Dunque. Stamattina è successa una cosa piccola piccola ma con un significato grande grande. Avrei voluto dire grandissimo, ma non esageriamo. Sarà grandissimo quando cambieranno certaltre cose, ma per adesso accontentiamoci.
Su Disney+ hanno caricato la “Collezione Walt Disney Animation Studios”.
Altro non è che una semplice schermata a cui accedere dal pulsante “cerca” (come succede con tutte le altre “collezioni”) che riconduce ad una sezione in cui tutto il Canone WDAS al momento presente in piattaforma è stato finalmente messo in vetrina. Ci sono i lungometraggi – i classici Disney – ordinati cronologicamente, anche se manca ancora l’ottavo (“Musica Maestro”). E ci sono anche i corti e i mediometraggi, perlomeno quelli ad oggi disponibili in piattaforma (ma si sono scordati di inserirne tre, speriamo correggano a breve).
Chi mi segue sa quanto questa cosa sia importante e perché, ma provo a riassumerlo lo stesso. I WDAS sono il “nocciolo artistico” della multinazionale, lo studio d’animazione fondato come prima cosa e che ha dato al marchio Disney la sua ragion d’essere. Amare Disney significa in primis farsi cultori di quella scuola artistica là, capirne l’importanza, i perché, la filosofia creativa, gli ideali estetici e via dicendo.

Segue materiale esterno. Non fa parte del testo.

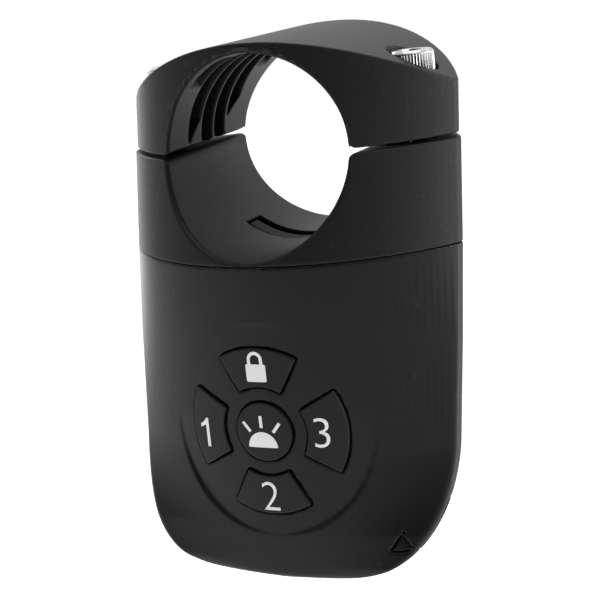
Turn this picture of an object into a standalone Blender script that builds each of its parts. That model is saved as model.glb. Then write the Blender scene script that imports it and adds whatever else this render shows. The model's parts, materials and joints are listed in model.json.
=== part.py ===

Disney oggi è un marchio grosso, che ingloba molta roba. E, se si guarda alla schermata principale di Disney+, lo strumento con cui ad oggi l’azienda “narra” sé stessa, si noterà che tutta questa roba mantiene una sua autonomia, una sua riconoscibilità. Guai a dire che un film Pixar è della Marvel o che uno di Star Wars è prodotto dalla National Geographics. Sono tutti filoni chiari, distinti, ben narrati e messi in fila attraverso dei bei pulsantoni inequivocabili.
WDAS no. La realtà più importante fra queste è anche quella peggio narrata in assoluto. Questo anche per ragioni storiche. Prima che Disney iniziasse ad acquisire materiale esterno, prima che iniziasse a creare mille divisioni televisive, WDAS non aveva nemmeno un nome. Non serviva. Era “solo” il reparto animazione di Disney, perché avrebbero dovuto dargli un nome? E’ servito dopo. E porca miseria, se è servito. La mia stessa “mission” internettiana nasce da quella necessità. Perché se sei bimbo e ti fanno uscire “Dumbo 3” senza spiegarti niente, quando lo vedi ti accorgi che qualcosa non va. E che vanno ridefiniti criteri, nomenclature, marchi. Bisogna capire, fare distinguo. Insomma, il piccolo filologo ti tocca diventarlo se non vuoi annegare in una brutta confusione.
Negli anni sono stati fatti passi avanti per dare riconoscibilità e dignità artistica ai WDAS. Si sono dati un nome, un marchio, un canone ufficiale, una presenza social. E sono stati fatti anche clamorosi passi indietro. Ad oggi le edizioni dvd italiane dei Classici riportano una numerazione sbagliata. Ma soprattutto, all’alba di Disney+ è stato un po’ come tornare nel medioevo, quando si è deciso di riunire sotto un unico generico pulsantone Disney qualsiasi cosa sia stata prodotta da filiali interne. Per mesi i classici Disney sono stati buttati nel calderone insieme alla roba televisiva, al live action in un tripudio di pessimo storytelling.
Fino ad oggi.
Non che questo risolva le cose più di tanto. E’ pur sempre una sezione che ti devi andarti a cercare, non sostituisce il pulsantone calderone, né sembra lo si voglia far spiccare come marchio a sé. Ad oggi la Company ha già un bel da fare per trovare il modo di razionalizzare l’oceano di disomogenee etichette acquisite e non ha tempo/voglia di lavorare su una ulteriore suddivisione del marchio Disney, che potrebbe confondere le idee al pubblico che sta cercando di accattivarsi.
Eppure un timido passo avanti è stato fatto.